The original structure was made from local materials, the same used in the buildings of local native huts of the time, principally of nipa and bamboo. Later, during the first Spanish occupation of the Philippines, both the new settlement of Manila and the Church grew. On 6th February 1579, Pope Gregory XIII issued the Papal Bull establishing the Diocese of Manila. From this time onwards the Church of Our Lady of the Immaculate Conception was elevated to the level of cathedral, under the title of Immaculate Conception of the Blessed Virgin Mary. With the elevation to Cathedral status also came the rule of a Bishop. The Bishop of the Manila Diocese was Bishop Domingo de Salazar. In September 1581 Bishop Salazar put steps in place to start the building of the Manila Cathedral, under the advocation of the Immaculate Conception. By December 1581 the old parish church of Manila was built into the Manila Cathedral.
The walled city and the old capital of Manila. It was built in 1571 and remains monumental , a relic of the Spanish period in Philippine history. It is a city within a city, separated from the rest of Manila by its crumbling walls. This ancient capital had well-planned streets, plazas, the Governor's Palace and churches. However, many buildings were reduced to shambles in World War II. The popular point of interest in Intramuros are, the Manila Cathedral, San Agustin Church and Fort Santiago.
Casa Manila's restoration was apparently inspired by the notorious Imelda Marcos who seemed to spare no expense re-creating a 19th century Spanish grandee's home. The 40-cm wide hardwood floor planks and the abundant Narra wood furniture are a testament to the realistic restoration of the place.

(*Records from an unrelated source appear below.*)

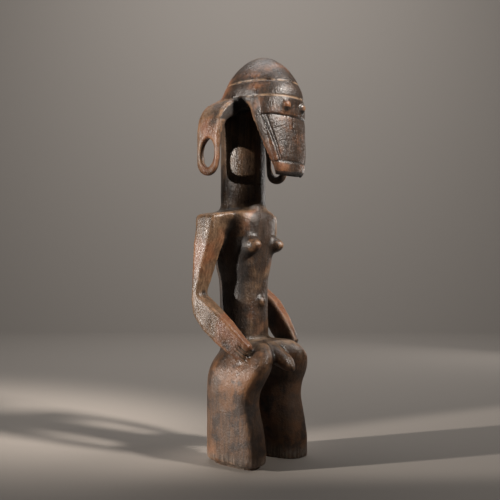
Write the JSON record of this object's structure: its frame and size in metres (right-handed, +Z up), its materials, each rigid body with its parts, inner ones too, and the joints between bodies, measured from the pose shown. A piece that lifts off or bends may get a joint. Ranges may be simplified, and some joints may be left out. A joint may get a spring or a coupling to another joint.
{
  "type": "jukun figure",
  "caption": "Standing carved wooden guardian figure with a helmet head, long face plate, pierced ear flaps, bent arms and slab legs.",
  "frame": {"origin": "on the floor plane of the soles, under the centre of the figure's bounding box", "axes": "+Z up, -Y the way the figure faces, +X towards the figure's left side"},
  "size_m": [0.198, 0.1644, 0.703],
  "materials": {
    "carved_wood": "dark patinated hardwood, waxed by handling"
  },
  "bodies": {
    "root": {"figure": "carved_wood"}
  },
  "joints": []
}
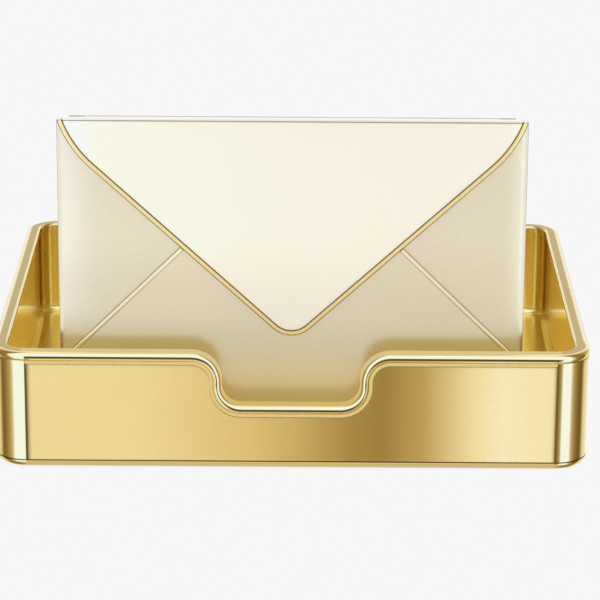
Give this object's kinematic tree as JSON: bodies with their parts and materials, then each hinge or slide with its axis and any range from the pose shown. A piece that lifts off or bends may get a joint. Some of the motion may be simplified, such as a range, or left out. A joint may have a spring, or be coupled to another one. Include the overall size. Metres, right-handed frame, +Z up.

Case Manila gives a sense of both the pace of life and the scale of support it must have taken to maintain a house in those olden days. Though not hugely comfortable by today's standards, it's clear that there was time and care given to comfort within the limits of the day's technology. The way the kitchen area works is particularly insightful and the views of the city hall from the formal entertainment area are noteworthy
Right next door to Casa Manila is an art gallery by noted artist Amado (Odama). Take a look at his creative flights of fancy starring himself.
SAN AGUSTIN CHURCH
San Agustin is well worth a look if you're interested in religion, history, architecture or organ music. This church has been maintained and re-built after earthquakes and wars and is one of the oldest catholic churches in Asia.